## Material

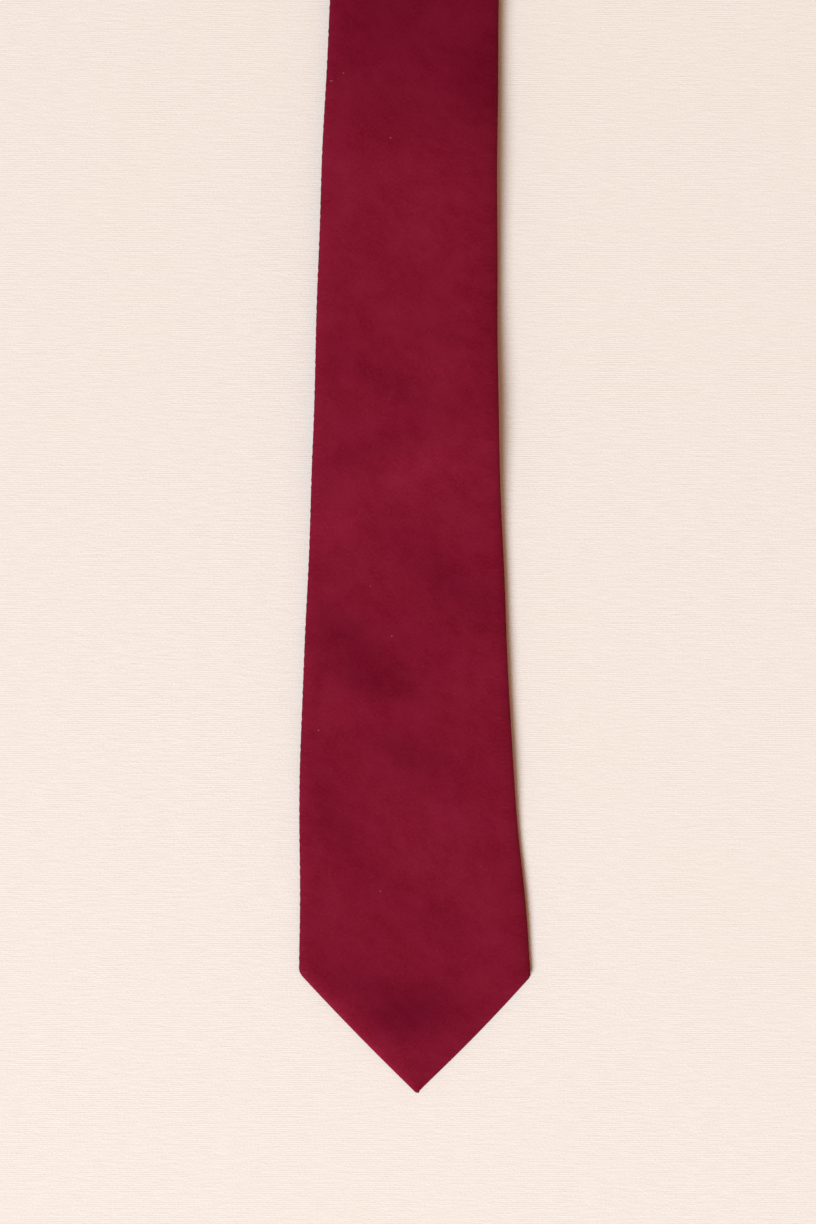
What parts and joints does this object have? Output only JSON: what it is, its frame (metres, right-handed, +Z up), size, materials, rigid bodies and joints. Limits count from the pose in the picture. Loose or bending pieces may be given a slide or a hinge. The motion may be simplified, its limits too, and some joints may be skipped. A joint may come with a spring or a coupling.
{
  "type": "necktie",
  "caption": "Plain burgundy necktie with a 90-degree point, laid face up and folded at the neck, with tipping, interlining, keeper loop and a blank label.",
  "frame": {"origin": "middle of the underside of the folded tie, on the surface it lies on", "axes": "+Y along the tie from the front blade's tip to the neck fold; +X to the right seen from above with the tip towards you; +Z up, out of the front blade's face"},
  "size_m": [0.076, 0.847, 0.014],
  "materials": {
    "tie_cloth": "matte fine twill, burgundy",
    "tipping_cloth": "soft satin lining, burgundy",
    "interlining_wool": "brushed wool canvas, natural",
    "sewing_thread": "twisted thread, burgundy",
    "label_cloth": "woven satin, black, blank",
    "care_label_satin": "printed-tape satin, white, blank"
  },
  "bodies": {
    "front_upper": {"front_blade_upper": "tie_cloth", "neck_band_front": "tie_cloth", "front_bias_seam": "sewing_thread", "blade_interlining_upper": "interlining_wool", "tail_interlining_front": "interlining_wool", "slip_stitch_front": "sewing_thread"},
    "front_lower": {"front_blade_lower": "tie_cloth", "blade_interlining_lower": "interlining_wool", "front_tipping": "tipping_cloth", "slip_stitch_lower": "sewing_thread", "front_bar_tack": "sewing_thread", "blank_label": "label_cloth", "label_stitch_left": "label_cloth", "label_stitch_right": "label_cloth", "keeper_loop": "tie_cloth", "keeper_tack_left": "sewing_thread", "keeper_tack_right": "sewing_thread"},
    "neck_fold": {"neck_band_fold": "tie_cloth", "tail_interlining_fold": "interlining_wool", "slip_stitch_fold": "sewing_thread"},
    "tail": {"neck_band_tail": "tie_cloth", "tail_blade": "tie_cloth", "tail_bias_seam": "sewing_thread", "tail_interlining": "interlining_wool", "tail_tipping": "tipping_cloth", "slip_stitch_tail": "sewing_thread", "tail_bar_tack": "sewing_thread", "care_label": "care_label_satin"}
  },
  "joints": [
    {"name": "blade_lift", "type": "hinge", "parent": "front_upper", "child": "front_lower", "pos_m": [-0.0021, -0.1975, 0.0055], "axis": [-1, 0, 0], "range_deg": [0, 90]},
    {"name": "fold_open_upper", "type": "hinge", "parent": "front_upper", "child": "neck_fold", "pos_m": [0.001, 0.422, 0.0125], "axis": [1, 0, 0], "range_deg": [0, 90]},
    {"name": "fold_open_lower", "type": "hinge", "parent": "neck_fold", "child": "tail", "pos_m": [0.001, 0.422, 0.0015], "axis": [1, 0, 0], "range_deg": [0, 90]}
  ],
  "couplings": [
    {"joint": "fold_open_lower", "follows": "fold_open_upper", "ratio": 1}
  ]
}
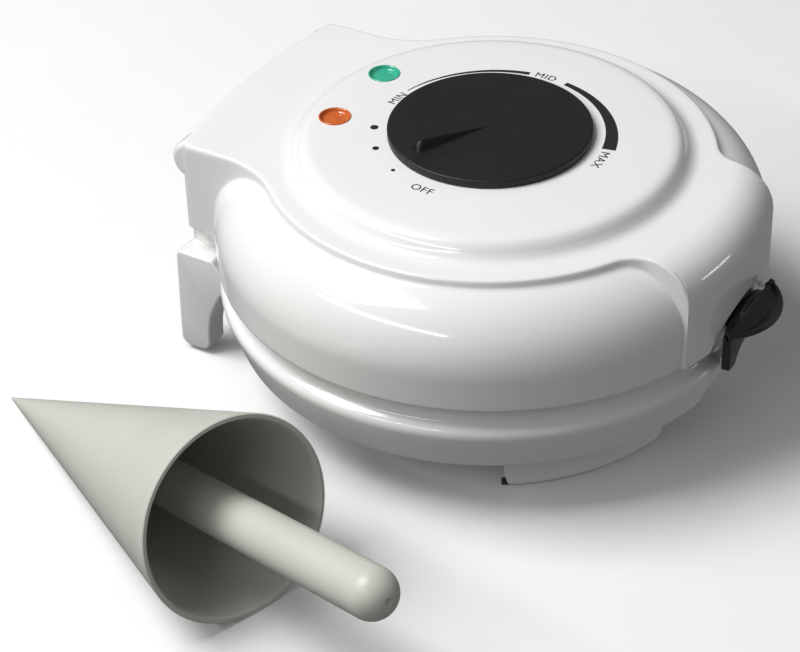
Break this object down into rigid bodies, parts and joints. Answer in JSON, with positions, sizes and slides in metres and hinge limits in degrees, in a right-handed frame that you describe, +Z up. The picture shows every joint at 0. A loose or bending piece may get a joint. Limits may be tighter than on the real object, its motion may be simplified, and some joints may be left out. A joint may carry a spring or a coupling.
{
  "type": "electric krumkake iron",
  "caption": "Round countertop krumkake iron with a hinged lid, flat turning heat knob, front latch and a loose cone roller.",
  "frame": {"origin": "on the floor plane, on the vertical axis of the two round baking plates", "axes": "+Z up; the latch and tongue at -Y, the hinge at +Y; the loose roller lies at -X"},
  "size_m": [0.3172, 0.2733, 0.1098],
  "materials": {
    "white_shell": "high gloss moulded plastic",
    "dark_latch": "satin dark grey plastic",
    "knob_black": "fine matte black plastic",
    "baking_plate": "cast aluminium with a dark non-stick coat",
    "steel": "zinc plated or pressed steel",
    "heater_sheath": "annealed heater sheath",
    "rubber": "dark rubber",
    "ceramic": "glazed ceramic and phenolic",
    "lens_green": "tinted clear plastic lens",
    "lens_orange": "tinted clear plastic lens",
    "lamp_glass": "clear neon lamp glass",
    "roller": "matte warm grey plastic"
  },
  "bodies": {
    "base": {"lower_housing": "white_shell", "bottom_cover": "steel", "front_foot_left": "white_shell", "front_foot_right": "white_shell", "rear_leg_left": "white_shell", "rear_leg_right": "white_shell", "foot_pads": "rubber", "lower_plate": "baking_plate", "lower_heater": "heater_sheath", "lower_heat_shield": "steel", "lower_plate_screws": "steel", "bottom_cover_screws": "steel", "hinge_pin_left": "steel", "hinge_pin_right": "steel", "cord_gland": "dark_latch", "terminal_block": "ceramic", "thermal_fuse": "ceramic"},
    "lid": {"upper_housing": "white_shell", "upper_plate": "baking_plate", "upper_heater": "heater_sheath", "upper_heat_shield": "steel", "upper_plate_screws": "steel", "thermostat_body": "ceramic", "thermostat_bracket": "steel", "thermostat_nut": "steel", "green_lens": "lens_green", "orange_lens": "lens_orange", "green_lamp": "lamp_glass", "orange_lamp": "lamp_glass", "lamp_bracket": "steel", "rest_bumper_left": "white_shell", "rest_bumper_right": "white_shell", "latch_pin": "steel"},
    "knob": {"control_knob": "knob_black", "knob_pointer": "knob_black", "thermostat_shaft": "steel"},
    "latch": {"latch_clip": "dark_latch"},
    "roller": {"roller_cone": "roller", "roller_handle": "roller"}
  },
  "joints": [
    {"name": "lid_hinge", "type": "hinge", "parent": "base", "child": "lid", "pos_m": [0, 0.102, 0.064], "axis": [-1, 0, 0], "range_deg": [0, 100]},
    {"name": "knob_turn", "type": "hinge", "parent": "lid", "child": "knob", "pos_m": [0, 0, 0.104], "axis": [0, 0, 1], "range_deg": [-236, 26]},
    {"name": "latch_swing", "type": "hinge", "parent": "lid", "child": "latch", "pos_m": [0, -0.1045, 0.0574], "axis": [-1, 0, 0], "range_deg": [0, 25]},
    {"name": "roller_lift", "type": "slide", "parent": "base", "child": "roller", "axis": [0, 0, 1], "range_m": [0, 0.15]}
  ]
}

## Goal
Repeat all the records. Match each line exactly.

## Exercise response
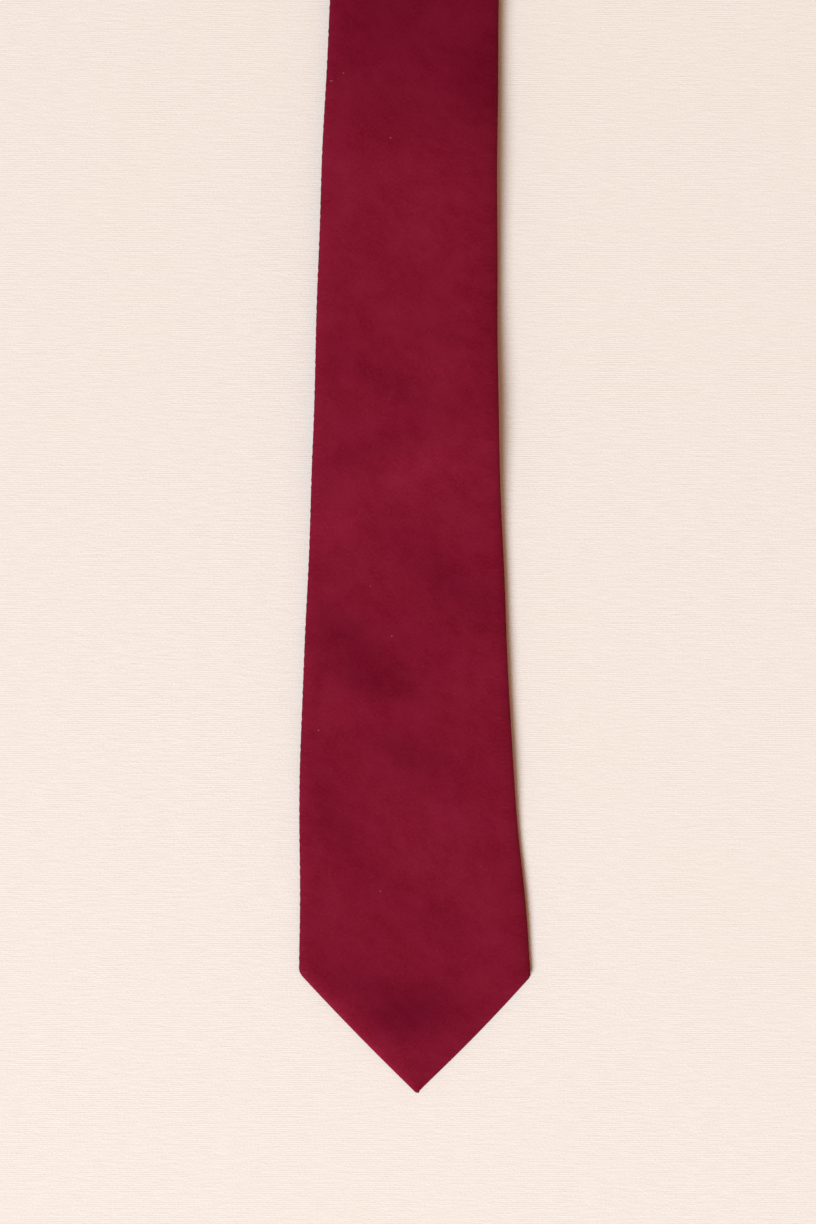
What parts and joints does this object have? Output only JSON: what it is, its frame (metres, right-handed, +Z up), size, materials, rigid bodies and joints. Limits count from the pose in the picture. Loose or bending pieces may be given a slide or a hinge. The motion may be simplified, its limits too, and some joints may be skipped. A joint may come with a spring or a coupling.
{
  "type": "necktie",
  "caption": "Plain burgundy necktie with a 90-degree point, laid face up and folded at the neck, with tipping, interlining, keeper loop and a blank label.",
  "frame": {"origin": "middle of the underside of the folded tie, on the surface it lies on", "axes": "+Y along the tie from the front blade's tip to the neck fold; +X to the right seen from above with the tip towards you; +Z up, out of the front blade's face"},
  "size_m": [0.076, 0.847, 0.014],
  "materials": {
    "tie_cloth": "matte fine twill, burgundy",
    "tipping_cloth": "soft satin lining, burgundy",
    "interlining_wool": "brushed wool canvas, natural",
    "sewing_thread": "twisted thread, burgundy",
    "label_cloth": "woven satin, black, blank",
    "care_label_satin": "printed-tape satin, white, blank"
  },
  "bodies": {
    "front_upper": {"front_blade_upper": "tie_cloth", "neck_band_front": "tie_cloth", "front_bias_seam": "sewing_thread", "blade_interlining_upper": "interlining_wool", "tail_interlining_front": "interlining_wool", "slip_stitch_front": "sewing_thread"},
    "front_lower": {"front_blade_lower": "tie_cloth", "blade_interlining_lower": "interlining_wool", "front_tipping": "tipping_cloth", "slip_stitch_lower": "sewing_thread", "front_bar_tack": "sewing_thread", "blank_label": "label_cloth", "label_stitch_left": "label_cloth", "label_stitch_right": "label_cloth", "keeper_loop": "tie_cloth", "keeper_tack_left": "sewing_thread", "keeper_tack_right": "sewing_thread"},
    "neck_fold": {"neck_band_fold": "tie_cloth", "tail_interlining_fold": "interlining_wool", "slip_stitch_fold": "sewing_thread"},
    "tail": {"neck_band_tail": "tie_cloth", "tail_blade": "tie_cloth", "tail_bias_seam": "sewing_thread", "tail_interlining": "interlining_wool", "tail_tipping": "tipping_cloth", "slip_stitch_tail": "sewing_thread", "tail_bar_tack": "sewing_thread", "care_label": "care_label_satin"}
  },
  "joints": [
    {"name": "blade_lift", "type": "hinge", "parent": "front_upper", "child": "front_lower", "pos_m": [-0.0021, -0.1975, 0.0055], "axis": [-1, 0, 0], "range_deg": [0, 90]},
    {"name": "fold_open_upper", "type": "hinge", "parent": "front_upper", "child": "neck_fold", "pos_m": [0.001, 0.422, 0.0125], "axis": [1, 0, 0], "range_deg": [0, 90]},
    {"name": "fold_open_lower", "type": "hinge", "parent": "neck_fold", "child": "tail", "pos_m": [0.001, 0.422, 0.0015], "axis": [1, 0, 0], "range_deg": [0, 90]}
  ],
  "couplings": [
    {"joint": "fold_open_lower", "follows": "fold_open_upper", "ratio": 1}
  ]
}
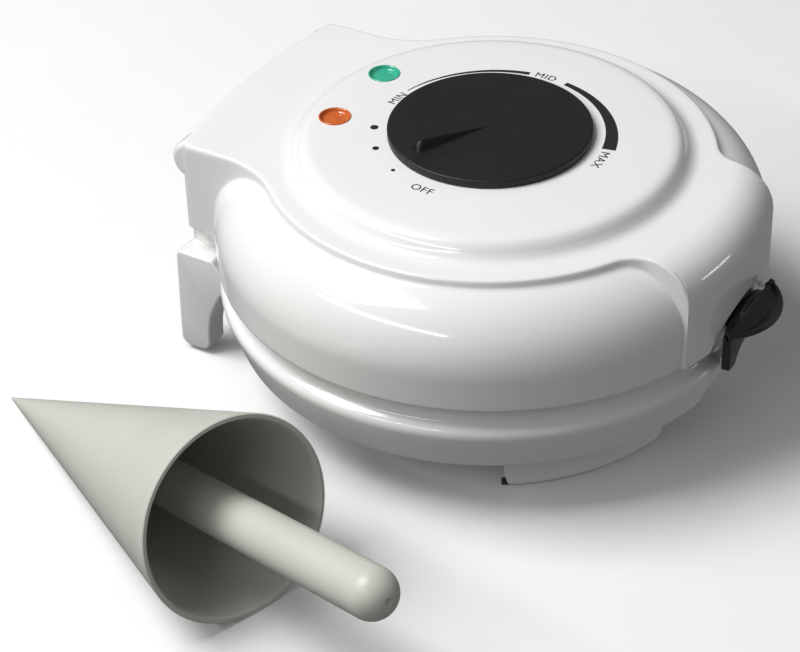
Break this object down into rigid bodies, parts and joints. Answer in JSON, with positions, sizes and slides in metres and hinge limits in degrees, in a right-handed frame that you describe, +Z up. The picture shows every joint at 0. A loose or bending piece may get a joint. Limits may be tighter than on the real object, its motion may be simplified, and some joints may be left out. A joint may carry a spring or a coupling.
{
  "type": "electric krumkake iron",
  "caption": "Round countertop krumkake iron with a hinged lid, flat turning heat knob, front latch and a loose cone roller.",
  "frame": {"origin": "on the floor plane, on the vertical axis of the two round baking plates", "axes": "+Z up; the latch and tongue at -Y, the hinge at +Y; the loose roller lies at -X"},
  "size_m": [0.3172, 0.2733, 0.1098],
  "materials": {
    "white_shell": "high gloss moulded plastic",
    "dark_latch": "satin dark grey plastic",
    "knob_black": "fine matte black plastic",
    "baking_plate": "cast aluminium with a dark non-stick coat",
    "steel": "zinc plated or pressed steel",
    "heater_sheath": "annealed heater sheath",
    "rubber": "dark rubber",
    "ceramic": "glazed ceramic and phenolic",
    "lens_green": "tinted clear plastic lens",
    "lens_orange": "tinted clear plastic lens",
    "lamp_glass": "clear neon lamp glass",
    "roller": "matte warm grey plastic"
  },
  "bodies": {
    "base": {"lower_housing": "white_shell", "bottom_cover": "steel", "front_foot_left": "white_shell", "front_foot_right": "white_shell", "rear_leg_left": "white_shell", "rear_leg_right": "white_shell", "foot_pads": "rubber", "lower_plate": "baking_plate", "lower_heater": "heater_sheath", "lower_heat_shield": "steel", "lower_plate_screws": "steel", "bottom_cover_screws": "steel", "hinge_pin_left": "steel", "hinge_pin_right": "steel", "cord_gland": "dark_latch", "terminal_block": "ceramic", "thermal_fuse": "ceramic"},
    "lid": {"upper_housing": "white_shell", "upper_plate": "baking_plate", "upper_heater": "heater_sheath", "upper_heat_shield": "steel", "upper_plate_screws": "steel", "thermostat_body": "ceramic", "thermostat_bracket": "steel", "thermostat_nut": "steel", "green_lens": "lens_green", "orange_lens": "lens_orange", "green_lamp": "lamp_glass", "orange_lamp": "lamp_glass", "lamp_bracket": "steel", "rest_bumper_left": "white_shell", "rest_bumper_right": "white_shell", "latch_pin": "steel"},
    "knob": {"control_knob": "knob_black", "knob_pointer": "knob_black", "thermostat_shaft": "steel"},
    "latch": {"latch_clip": "dark_latch"},
    "roller": {"roller_cone": "roller", "roller_handle": "roller"}
  },
  "joints": [
    {"name": "lid_hinge", "type": "hinge", "parent": "base", "child": "lid", "pos_m": [0, 0.102, 0.064], "axis": [-1, 0, 0], "range_deg": [0, 100]},
    {"name": "knob_turn", "type": "hinge", "parent": "lid", "child": "knob", "pos_m": [0, 0, 0.104], "axis": [0, 0, 1], "range_deg": [-236, 26]},
    {"name": "latch_swing", "type": "hinge", "parent": "lid", "child": "latch", "pos_m": [0, -0.1045, 0.0574], "axis": [-1, 0, 0], "range_deg": [0, 25]},
    {"name": "roller_lift", "type": "slide", "parent": "base", "child": "roller", "axis": [0, 0, 1], "range_m": [0, 0.15]}
  ]
}